The lines to reproduce run from the first one through the line containing "# the wear comes and goes along an edge.". Reproduce them exactly.

Given information -
***

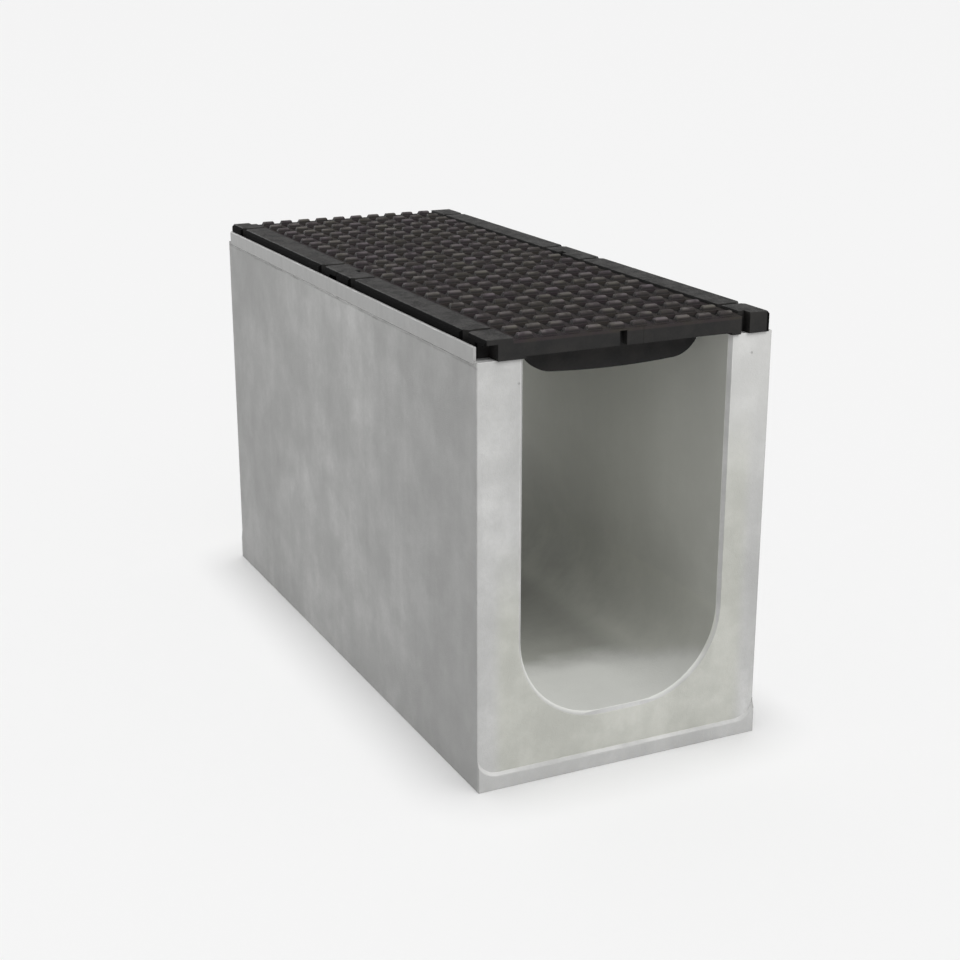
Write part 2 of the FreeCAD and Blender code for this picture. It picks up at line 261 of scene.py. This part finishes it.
patches, given, result = new_effect("broad patches", (("Scale", 8.0),), "Patch")
cloudy = noise(patches, given.outputs["Scale"], detail=5, roughness=0.6)
feed(patches, result.inputs["Patch"], remap(patches, cloudy, low=0.32, high=0.68))

grain, given, result = new_effect("fine grain", (("Scale", 400.0),), "Grain")
gritty = noise(grain, given.outputs["Scale"], detail=3, roughness=0.65)
feed(grain, result.inputs["Grain"], gritty)

streaks, given, result = new_effect("run-down streaks", (("Scale", 60.0),), "Streak")
long_runs = noise(streaks, given.outputs["Scale"], detail=4, roughness=0.6, stretch=DRAWN_OUT)
feed(streaks, result.inputs["Streak"], remap(streaks, long_runs, low=0.4, high=0.75))
print("effects so far:", [group.name for group in (patches, grain, streaks)])

# %% [markdown]
# Worn edges
#
# Knocks and boots reach the edges first. The shader could find edges by comparing normals, but the export
# can't follow that. The mask is the attribute that the bevel left on its faces, broken up by noise so that
# the wear comes and goes along an edge.

# %% Worn edges as a node group
worn_edges, given, result = new_effect("worn edges", (("Scale", 90.0),), "Wear")
rounds = worn_edges.nodes.new("ShaderNodeAttribute")
rounds.attribute_name = ROUND_MARK
comes_and_goes = remap(worn_edges, noise(worn_edges, given.outputs["Scale"]), low=0.25, high=0.6)
wear = calculate(worn_edges, "MULTIPLY", rounds.outputs["Fac"], comes_and_goes)
feed(worn_edges, result.inputs["Wear"], wear)
print("wear is read from the attribute", rounds.attribute_name)

# %% [markdown]
# Soft bands
#
# Dirt and rubbing keep to certain places: under the steel, on top of the studs, at the mouth. A soft band
# is 1 between two positions and fades to 0 beyond them. It could be a painted mask, but a band made of two
# smooth steps needs no unwrapping and stays sharp at any size. Left alone, both its ends lie beyond every
# piece, so a band with one end given is open on the other side.

# %% A soft band as a node group
BEYOND = 1.0

soft_band, given, result = new_effect(
    "soft band", (("Position", 0.0), ("Low", -BEYOND), ("High", BEYOND), ("Blur", 0.001)), "Band")
where, low_end, high_end, blur = (given.outputs[name] for name in ("Position", "Low", "High", "Blur"))
above = remap(soft_band, where, low=calculate(soft_band, "SUBTRACT", low_end, blur),
              high=calculate(soft_band, "ADD", low_end, blur))
below = remap(soft_band, where, low=calculate(soft_band, "SUBTRACT", high_end, blur),
              high=calculate(soft_band, "ADD", high_end, blur), start=1.0, end=0.0)
feed(soft_band, result.inputs["Band"], calculate(soft_band, "MULTIPLY", above, below))
print("all the effects:", [group.name for group in (patches, grain, streaks, worn_edges, soft_band)])

# %% [markdown]
# Colours and layers
#
# A real surface is layers: a base, then stains, then wear on top. One mixed colour could be tuned for ever,
# while layers can each be judged alone. So each finish below is built by laying one stain at a time over
# what is there so far, always with a mask. Colours are given as the greys a person would read off a screen,
# because those are easier to judge than linear values.

# %% A screen grey, one colour laid over another, and masks that overlap
def grey(value, warmth=0.0, rust=0.0):
    """A screen grey from 0 to 255 as a linear colour; warmth takes blue from it, and rust adds red."""
    def linear(channel):
        channel /= 255
        return channel / 12.92 if channel <= 0.04045 else ((channel + 0.055) / 1.055) ** 2.4
    return linear(value + rust), linear(value), linear(value - warmth)


def tint(tree, mask, first, second):
    """Go from one colour to another where the mask is 1."""
    node = tree.nodes.new("ShaderNodeMix")
    node.data_type = "RGBA"
    for socket, value in ((node.inputs[0], mask), (node.inputs[6], first), (node.inputs[7], second)):
        feed(tree, socket, value)
    return node.outputs[2]


def overlap(tree, *masks, share=1.0):
    """A mask that is 1 only where all the masks are, weakened to a share of its strength."""
    shared = masks[0]
    if share < 1.0:
        masks = (*masks, share)
    for mask in masks[1:]:
        shared = calculate(tree, "MULTIPLY", shared, mask)
    return shared


print("screen grey 164 as a linear colour:", [round(channel, 3) for channel in grey(164, 1)])

# %% [markdown]
# A finish and its effects
#
# Every finish starts as a material with one Principled shader, which holds what light does at the surface.
# The effects only tell it where. An effect is placed by its group and gets its own values. A band is placed
# so often that it has a helper of its own.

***

Right answer -
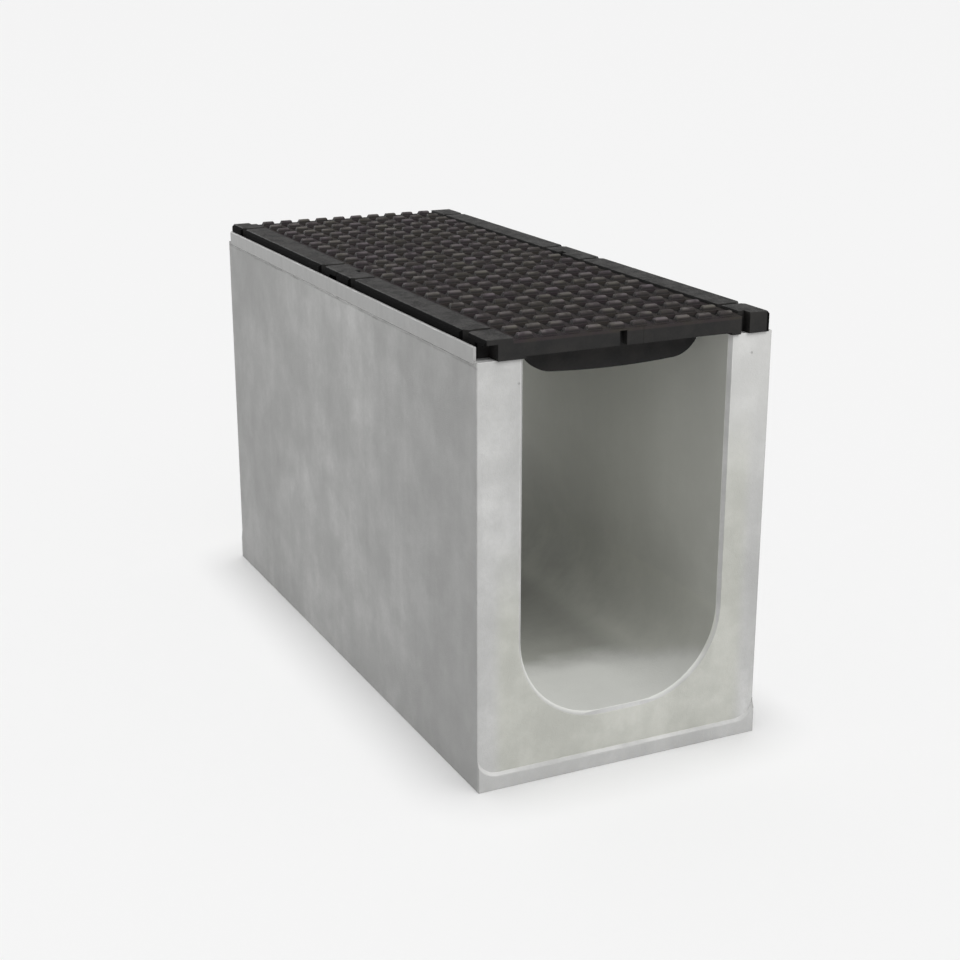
Write part 2 of the FreeCAD and Blender code for this picture. It picks up at line 261 of scene.py. This part finishes it.
patches, given, result = new_effect("broad patches", (("Scale", 8.0),), "Patch")
cloudy = noise(patches, given.outputs["Scale"], detail=5, roughness=0.6)
feed(patches, result.inputs["Patch"], remap(patches, cloudy, low=0.32, high=0.68))

grain, given, result = new_effect("fine grain", (("Scale", 400.0),), "Grain")
gritty = noise(grain, given.outputs["Scale"], detail=3, roughness=0.65)
feed(grain, result.inputs["Grain"], gritty)

streaks, given, result = new_effect("run-down streaks", (("Scale", 60.0),), "Streak")
long_runs = noise(streaks, given.outputs["Scale"], detail=4, roughness=0.6, stretch=DRAWN_OUT)
feed(streaks, result.inputs["Streak"], remap(streaks, long_runs, low=0.4, high=0.75))
print("effects so far:", [group.name for group in (patches, grain, streaks)])

# %% [markdown]
# Worn edges
#
# Knocks and boots reach the edges first. The shader could find edges by comparing normals, but the export
# can't follow that. The mask is the attribute that the bevel left on its faces, broken up by noise so that
# the wear comes and goes along an edge.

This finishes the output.